Generally, the kebyar duduk dance is performed by a single male dancer, though his make-up makes him appear almost androgynous. He wears a 5 m long piece of fabric (kamben), which is decorated with a gold-painted pattern known as a prada. His accessories and headgear (the latter known as an udeng) are golden and shimmering; because of this, and the traditional designs in these accessories, the writer Kartika Suardana characterizes them as giving an "extra exotic traditional effect". In his right hand, the dancer holds a fan.

During the performance, the dancer is mostly seated or half-seated, at times taking a cross-legged squatting position. At times, fan in hand, the dancer will spin around in circles without standing. His eyes are very active, conveying a wide range of emotions, which can range from coquettish to bashful to angry over the course of routine. This dance is, however, purely interpretative, and not intended to convey a story.

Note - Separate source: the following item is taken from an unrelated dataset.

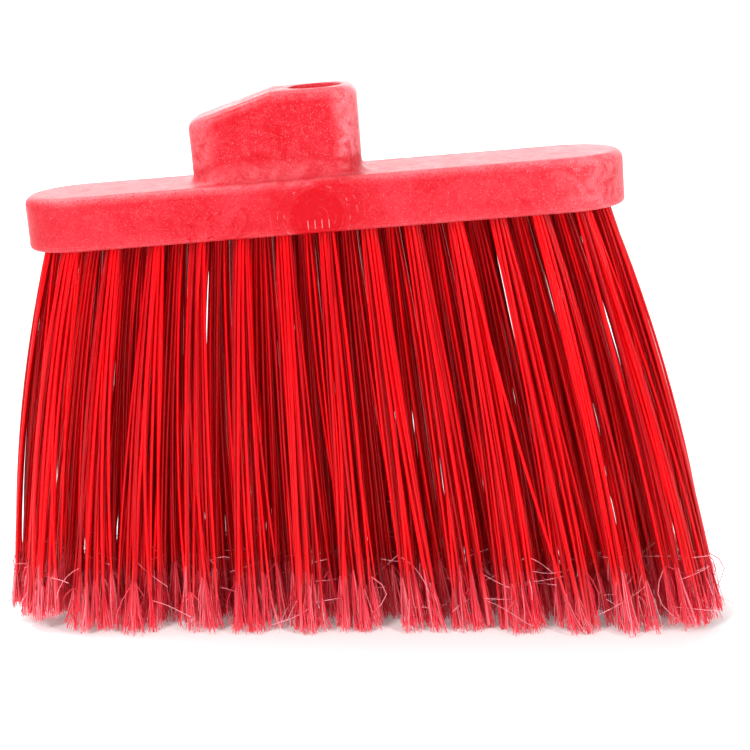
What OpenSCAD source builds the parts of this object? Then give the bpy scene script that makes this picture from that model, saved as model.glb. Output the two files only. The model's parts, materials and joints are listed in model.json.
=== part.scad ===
// Angle broom head: a moulded block with a threaded handle socket, staple-set bristle
// tufts in five staggered rows, and a flat wire anchor across the fold of each tuft.
// It stands on its bristle tips at z = 0. The tips are trimmed at an angle to the block,
// so the block rises towards +X. The front is at -Y.

/* [Block] */
// Length of the block, end to end
block_l = 254; // [210:1:310]
// Depth of the block, front to back; its ends are full rounds
block_w = 50.8; // [46:0.1:62]
// Thickness of the block under the socket
block_h = 22.5; // [18:0.5:30]
// Rounding of the block's top edge
top_edge_r = 4; // [1:0.5:5]
// Rounding of the block's bottom edge
bottom_edge_r = 1.5; // [0.5:0.5:3]

/* [Socket] */
// Length of the handle socket along the block
socket_l = 71; // [60:1:90]
// Width of the ledge that the block leaves in front of the socket and behind it
ledge_w = 7.9; // [6.5:0.1:9]
// Height of the socket's flat top above the block
socket_h = 36; // [28:0.5:48]
// Distance from the handle hole's axis to the socket's right-hand end
socket_right = 17; // [15:0.5:24]
// Distance from the handle hole's axis to the start of the sloped top
flat_left = 18.5; // [14:0.5:26]
// Fall of the sloped top, degrees from the flat top
slope_angle = 16; // [8:1:22]
// Corner radius of the socket, seen from above
socket_corner_r = 12; // [8:0.5:15]
// Rounding of the socket's top edges
socket_edge_r = 5; // [2:0.5:6]
// Concave fillet at the foot of the socket, where the ledge leaves room for it
socket_foot_r = 4; // [2:0.5:5]

/* [Handle hole] */
// Diameter of the lead-in that takes the handle's shoulder
mouth_d = 22.8; // [21:0.1:25]
// Depth of the lead-in
mouth_h = 3; // [2:0.5:8]
// Diameter over the thread's crests, the smallest in the hole
crest_d = 14.2; // [12:0.1:16]
// Diameter at the bottom of the thread's grooves
groove_d = 19.4; // [17:0.1:20]
// Distance from one thread groove to the next
thread_pitch = 5.08; // [3:0.01:6.35]
// Number of thread grooves
thread_turns = 6; // [3:1:6]
// Width of the thread's crest, as a share of the pitch
crest_share = 0.37; // [0.25:0.01:0.45]

/* [Bristles] */
// Tufts in each outer and middle row; the rows between have one more
tufts_in_row = 13; // [7:1:13]
// Distance from the block's end to the axis of the last tuft
end_margin = 10.6; // [9:0.1:16]
// Distance from the block's front or back to the axes of the nearest row
side_margin = 9.4; // [8.5:0.1:10]
// Shift of the middle row to the right and of the back row to the left, as a share of the pitch
row_shift = 0.25; // [0:0.05:0.3]
// Diameter of a tuft where it leaves the block
tuft_d = 7; // [5:0.1:7.5]
// Diameter that a tuft has spread to at its tip, when the nearest tips are tip_spacing apart
tuft_tip_d = 15; // [8:0.5:16]
// Distance between the nearest tips at that spread; closer tufts spread less, by as much
tip_spacing = 15.92; // [14:0.01:18]
// Depth of a tuft hole
tuft_depth = 13; // [9:0.5:14]
// Lean of the last tufts to left and right, degrees
fan_angle = 12; // [6:0.5:14]
// Lean of the front and back rows, degrees
splay_angle = 4.5; // [2:0.5:6]
// Height of the block's underside above the tips, at its middle
trim_h = 173; // [120:1:220]
// Angle between the block and the line of the tips, degrees
trim_angle = 4.5; // [0:0.5:8]

/* [Wire anchors] */
// Thickness of the flat wire
anchor_t = 0.5; // [0.3:0.1:0.8]
// Height of the flat wire
anchor_h = 2.2; // [1.5:0.1:3]
// How far each end of the wire bites into the wall of the tuft hole
anchor_bite = 1.2; // [0.5:0.1:1.5]
// Height of the wire's lower edge above the bottom of the tuft hole
anchor_lift = 2.6; // [1:0.1:3]

/* [Fits] */
// Clearance between a tuft and the wall of its hole
tuft_gap = 0.1; // [0.05:0.05:0.3]

/* [Hidden] */
$fn = 64;
HULL_FN = 32;
MOULDING = [0.91, 0.16, 0.20];
FILAMENT = [0.86, 0.02, 0.05];
WIRE = [0.62, 0.60, 0.56];
EMBED = 0.5;         // how far joined shapes run into each other
CUT_PAST = 1;        // how far a cutter runs past the face that it opens
FILLET_BITE = 0.15;  // makes a concave fillet cross its walls at a clear angle
THREAD_FLANK = 14.5; // slope of a thread groove's sides, degrees
LEAN_LENGTH = 1.25;  // a tuft is cut from a cone this much longer than its trimmed height

end_r = block_w / 2;
socket_w = block_w - 2 * ledge_w;
foot_r = min(socket_foot_r, ledge_w - top_edge_r);
straight_l = block_l - block_w;
top_z = block_h + socket_h;
hole_d = tuft_d + 2 * tuft_gap;
inner_in_row = tufts_in_row + 1;
last_inner_x = block_l / 2 - end_margin;
tuft_pitch = 2 * last_inner_x / (inner_in_row - 1);
outer_y = end_r - side_margin;
inner_y = outer_y / 2;
thread_l = thread_turns * thread_pitch;
crest_w = crest_share * thread_pitch;
hole_depth = mouth_h + thread_l + crest_w;
anchor_l = hole_d + 2 * anchor_bite;
nearest_x = (0.5 - row_shift) * tuft_pitch;
tip_dx = nearest_x + trim_h * tan(fan(nearest_x));
tip_dy = inner_y + trim_h * tan(splay(inner_y));
spread = (tuft_tip_d + norm([tip_dx, tip_dy]) - tip_spacing - tuft_d) / 2 / trim_h;
cone_l = LEAN_LENGTH * (trim_h + last_inner_x * tan(trim_angle));
flank_h = (groove_d - crest_d) / 2 * tan(THREAD_FLANK);
groove_open = thread_pitch - crest_w;
groove_floor = groove_open - 2 * flank_h;
socket_left = socket_right - socket_l;
disc_r = socket_corner_r - socket_edge_r;
corner_y = socket_w / 2 - socket_corner_r;
right_x = socket_right - socket_corner_r;
crease_x = disc_r - flat_left;
left_x = socket_left + socket_corner_r;

// ---- Places of the tufts, in the block's own frame: its underside is z = 0 ----

function numbered(stem, i) = str(stem, i < 10 ? "0" : "", i);
function tuft_x(i, count, shift = 0) = tuft_pitch * (i - (count + 1) / 2 + shift);
function fan(x) = fan_angle * x / last_inner_x;
function splay(y) = splay_angle * y / outer_y;

// Where the axis of the last inner tuft meets the floor, and how far its edge goes past
function floor_lean(side) = side * fan_angle + trim_angle;
function floor_reach(side) =
    let (
        root_x = side * last_inner_x * cos(trim_angle),
        root_z = trim_h + side * last_inner_x * sin(trim_angle),
        tip_r = tuft_d / 2 + spread * root_z / cos(floor_lean(side))
    )
    root_x + root_z * tan(floor_lean(side)) + side * tip_r / cos(floor_lean(side));
shift_x = -(floor_reach(1) + floor_reach(-1)) / 2;

// From the block's own frame to the frame of the part
module stand() {
    translate([shift_x, 0, trim_h]) rotate([0, -trim_angle, 0]) children();
}

// From a tuft's own frame, with its root at the origin and its tip at -Z, to the block's
module at_tuft(x, y) {
    translate([x, y, 0]) rotate([splay(y), -fan(x), 0]) children();
}

// ---- Block ----

// Half of the block's cross-section, from its middle plane outwards
module block_section() {
    difference() {
        square([end_r, block_h]);
        translate([end_r - top_edge_r, block_h - top_edge_r]) corner_waste(top_edge_r);
        translate([end_r - bottom_edge_r, bottom_edge_r])
            mirror([0, 1]) corner_waste(bottom_edge_r);
    }
}

module corner_waste(r) {
    difference() {
        square(r + CUT_PAST);
        circle(r);
    }
}

module block_body() {
    for (side = [0, 1]) {
        mirror([side, 0, 0]) translate([straight_l / 2, 0, 0])
            rotate([0, 0, -90]) rotate_extrude(angle = 180) block_section();
        mirror([0, side, 0]) translate([-straight_l / 2, 0, 0])
            rotate([90, 0, 90]) linear_extrude(straight_l) block_section();
    }
}

// ---- Socket ----

// A disc with a half-round rim, for the rounded top edges and corners
module rounded_disc() {
    rotate_extrude($fn = HULL_FN) {
        translate([disc_r, 0]) intersection() {
            circle(socket_edge_r, $fn = HULL_FN);
            translate([0, -socket_edge_r]) square(2 * socket_edge_r);
        }
        translate([0, -socket_edge_r]) square([disc_r, 2 * socket_edge_r]);
    }
}

module socket_boss() {
    flat_z = top_z - socket_edge_r;
    // The tilted disc's top plane passes through the end of the flat top
    left_z = top_z - (-flat_left - left_x) * tan(slope_angle)
        - socket_edge_r / cos(slope_angle);
    hull() for (side = [-1, 1]) {
        for (x = [right_x, crease_x])
            translate([x, side * corner_y, flat_z]) rounded_disc();
        translate([left_x + disc_r * (1 - cos(slope_angle)), side * corner_y, left_z])
            rotate([0, -slope_angle, 0]) rounded_disc();
        for (x = [right_x, left_x])
            translate([x, side * corner_y, block_h - EMBED])
                cylinder(h = socket_edge_r, r = socket_corner_r, $fn = HULL_FN);
    }
}

module foot_profile() {
    difference() {
        translate([-EMBED, -EMBED]) square(foot_r + EMBED);
        translate([foot_r, foot_r]) circle(foot_r + FILLET_BITE);
    }
}

module socket_foot() {
    translate([0, 0, block_h]) for (side = [0, 1]) mirror([0, side, 0]) {
        translate([left_x, corner_y, 0]) {
            rotate([0, 0, 90]) rotate_extrude(angle = 90)
                translate([socket_corner_r, 0]) foot_profile();
            rotate([90, 0, 90]) linear_extrude(right_x - left_x)
                translate([socket_corner_r, 0]) foot_profile();
        }
        translate([right_x, corner_y, 0]) rotate_extrude(angle = 90)
            translate([socket_corner_r, 0]) foot_profile();
    }
    translate([0, 0, block_h]) {
        translate([right_x, corner_y, 0]) rotate([90, 0, 0]) linear_extrude(2 * corner_y)
            translate([socket_corner_r, 0]) foot_profile();
        translate([left_x, -corner_y, 0]) rotate([90, 0, 180]) linear_extrude(2 * corner_y)
            translate([socket_corner_r, 0]) foot_profile();
    }
}

// The handle hole, measured down from the socket's flat top
module handle_hole() {
    rotate_extrude() polygon([
        [0, CUT_PAST], [mouth_d / 2, CUT_PAST], [mouth_d / 2, -mouth_h],
        [groove_d / 2, -mouth_h], [crest_d / 2, -mouth_h - flank_h],
        [crest_d / 2, -hole_depth], [0, -hole_depth]
    ]);
    for (turn = [1:thread_turns])
        translate([0, 0, -mouth_h - (turn - 0.5) * thread_pitch - crest_w / 2])
            rotate_extrude() polygon([
                [0, groove_open / 2], [crest_d / 2, groove_open / 2],
                [groove_d / 2, groove_floor / 2], [groove_d / 2, -groove_floor / 2],
                [crest_d / 2, -groove_open / 2], [0, -groove_open / 2]
            ]);
}

// ---- Tufts and anchors ----

// The hole starts a tuft's width below the block, so that a leaning one opens fully
module tuft_hole() {
    translate([0, 0, -tuft_d]) cylinder(h = tuft_depth + tuft_d, d = hole_d);
}

module anchor_bar() {
    translate([-anchor_l / 2, -anchor_t / 2, tuft_depth - anchor_lift - anchor_h])
        cube([anchor_l, anchor_t, anchor_h]);
}

module tuft(x, y) {
    color(FILAMENT) difference() {
        stand() at_tuft(x, y) difference() {
            rotate_extrude() polygon([
                [0, tuft_depth], [tuft_d / 2, tuft_depth], [tuft_d / 2, 0],
                [tuft_d / 2 + spread * cone_l, -cone_l], [0, -cone_l]
            ]);
            anchor_bar();
        }
        translate([-block_l, -block_l, -cone_l]) cube([2 * block_l, 2 * block_l, cone_l]);
    }
}

module anchors(row, count) {
    for (i = [1:count]) at_tuft(tuft_x(i, count, row[1]), row[0]) anchor_bar();
}

// Each row's distance from the middle plane, and its shift as a share of the pitch
front_row = [-outer_y, 0];
front_inner_row = [-inner_y, 0];
middle_row = [0, row_shift];
back_inner_row = [inner_y, 0];
back_row = [outer_y, -row_shift];

module for_every_tuft() {
    for (row = [front_row, middle_row, back_row], i = [1:tufts_in_row])
        at_tuft(tuft_x(i, tufts_in_row, row[1]), row[0]) children();
    for (row = [front_inner_row, back_inner_row], i = [1:inner_in_row])
        at_tuft(tuft_x(i, inner_in_row, row[1]), row[0]) children();
}

module block() {
    color(MOULDING) stand() difference() {
        union() {
            block_body();
            socket_boss();
            socket_foot();
        }
        translate([0, 0, top_z]) handle_hole();
        for_every_tuft() {
            tuft_hole();
            anchor_bar();
        }
    }
}

module outer_tufts(i) {
    for (row = [front_row, back_row]) tuft(tuft_x(i, tufts_in_row, row[1]), row[0]);
}

module inner_tufts(i) {
    for (row = [front_inner_row, back_inner_row]) tuft(tuft_x(i, inner_in_row, row[1]), row[0]);
}

module middle_tuft(i) {
    tuft(tuft_x(i, tufts_in_row, middle_row[1]), middle_row[0]);
}

module outer_anchors() {
    color(WIRE) stand()
        for (row = [front_row, back_row]) anchors(row, tufts_in_row);
}

module inner_anchors() {
    color(WIRE) stand()
        for (row = [front_inner_row, back_inner_row]) anchors(row, inner_in_row);
}

module middle_anchors() {
    color(WIRE) stand() anchors(middle_row, tufts_in_row);
}

block();
for (i = [1:tufts_in_row]) {
    outer_tufts(i);
    middle_tuft(i);
}
for (i = [1:inner_in_row])
    inner_tufts(i);
outer_anchors();
inner_anchors();
middle_anchors();
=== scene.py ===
import json
import math

import bmesh
import bpy
import numpy as np
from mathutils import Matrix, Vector
from mathutils.geometry import tessellate_polygon


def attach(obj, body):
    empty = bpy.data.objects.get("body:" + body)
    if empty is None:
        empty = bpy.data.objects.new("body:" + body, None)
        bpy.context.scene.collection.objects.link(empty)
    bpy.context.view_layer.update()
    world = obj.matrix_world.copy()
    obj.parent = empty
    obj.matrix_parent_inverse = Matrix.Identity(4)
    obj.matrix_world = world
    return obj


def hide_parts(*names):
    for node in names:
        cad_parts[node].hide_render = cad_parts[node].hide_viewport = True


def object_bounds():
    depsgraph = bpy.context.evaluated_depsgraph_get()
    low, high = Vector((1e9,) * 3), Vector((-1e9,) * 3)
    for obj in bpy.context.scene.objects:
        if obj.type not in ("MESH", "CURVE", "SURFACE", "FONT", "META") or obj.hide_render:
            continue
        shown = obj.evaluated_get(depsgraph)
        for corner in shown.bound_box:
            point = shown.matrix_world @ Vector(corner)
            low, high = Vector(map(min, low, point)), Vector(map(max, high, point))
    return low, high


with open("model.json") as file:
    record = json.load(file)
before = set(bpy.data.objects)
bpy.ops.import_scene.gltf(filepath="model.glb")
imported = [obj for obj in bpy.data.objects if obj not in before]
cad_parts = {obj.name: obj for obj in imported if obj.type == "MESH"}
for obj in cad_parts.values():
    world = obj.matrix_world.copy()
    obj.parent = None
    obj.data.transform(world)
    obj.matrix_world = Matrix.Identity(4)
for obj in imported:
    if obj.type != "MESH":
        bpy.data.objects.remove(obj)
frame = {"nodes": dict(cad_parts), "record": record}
cad_lo, cad_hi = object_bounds()
MM = 0.001

# ---------------------------------------------------------------- camera
CAM_X, CAM_Y, CAM_Z = 4.14, -750.0, 295.0      # mm
CAM_PITCH, CAM_ROLL = 14.144, 0.138            # degrees
LENS, SENSOR = 85.056, 36.0                     # mm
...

The music is played with fast, complex rhythms and striking sounds. The musicologist Michael Tenzer characterizes the relationship between the drummer in the gamelan troupe and the dancer as almost a type of contest. The drummer, while beating out a tempo of four beats per second, must also respond quickly to the dancer's cues by signalling the other members of the gamelan troupe. The dancer, meanwhile, must send his cues (flourishes known as angsel) in a fixed relation to the metre of the music. Towards the end of a performance, however, the drummer and dancer may engage in a sort of duet, seeming to struggle for control of the music.